Shen Zhixing puts cleaned content candidates into a local Suwan content library, waiting for owner review and Suwan pickup

How I started avoiding GPT's misguidance

The most valuable thing from this round isn't "we got to 257 sources." That number is just a result. What's actually valuable is that I started to know, more clearly, when not to let GPT define "done" for me.

Now I hold it down with a few hard rules:

First, every PASS gets one question: what does this PASS actually prove, and what does it not prove?
Second, a sample result can't represent full-volume capability. Sampling is a signal, not acceptance.
Third, crossing a number threshold isn't crossing the value threshold. Source count, candidate count, test count — all of them have to bind to "useful, usable, handoff-able."
Fourth, state names should be conservative.
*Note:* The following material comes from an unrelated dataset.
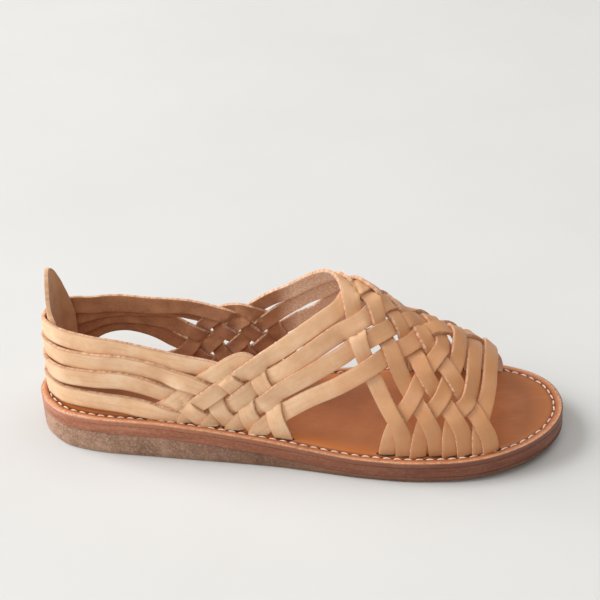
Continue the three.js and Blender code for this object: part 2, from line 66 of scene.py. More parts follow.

Write pre-Day1, owner review required, paths pending — don't write stage results as fully done.
Fifth, negative conditions matter more than positive descriptions: don't publish, don't send externally, don't bypass limits, don't count stubs as success, don't write pending as done.
Sixth, conclusions in chat are not the canonical source. The final answer goes back to files, outputs, tests, queues, reports, and owner decisions.

The place GPT pulls me off most often is its smoothness. It'll give you a balanced-looking judgment: body done, boundaries noted, here's the next step. It sounds mature, but if the acceptance criteria are wrong, that maturity is more dangerous.

So now I trust another move more: break "done" apart.

Fetching done doesn't mean curation done. Curation done doesn't mean Suwan can pick up. Suwan picking up doesn't mean Day 1 started. Day 1 started doesn't mean long-term capability done. Each layer needs its own input, output, boundary, and owner decision.

How I understand an information agent now

A proper information-fetching agent can have "fetch" in its name, but the core isn't fetching.

It needs at least six layers:

source universe — knowing where it looks at the world from, which sources are worth watching long-term.
validation — every source has to be verifiable, demotable, replaceable, not permanently parked on the list.
item organization — turning what's fetched into trackable items, not scattered headlines.
quality judgment — identifying duplicates, clickbait, low value, risk, and what's actually worth reading.
handoff library — splitting different goals into different queues, especially for a content role like Suwan.
owner review — key states don't auto-promote past their authority; the final release is left to a human.

Once it gets here, I'm willing to accept Shen Zhixing at this stage. But I won't say it's done.

Because there's still real local-database path integration ahead, still Suwan's feedback on candidates flowing back, still source-quality maintenance after Day 1 runs. An information agent really matures not when it runs on day one, but when, after running for a while, it gets better and better at knowing what's worth reading and what shouldn't bother me.

The lesson from this round is simple: don't let the AI's "sense of completion" replace my "sense of acceptance."

GPT can help me organize a judgment, generate commands, summarize a stage — but it can't decide for me what "done" means. Real owner review is just relentless follow-up questioning: what does this result prove? What hasn't it proved? If we actually put this agent to work tomorrow, where would it break? Once those questions are answered clearly, Shen Zhixing slowly stops being a tool that fetches information and becomes an information role I can work with.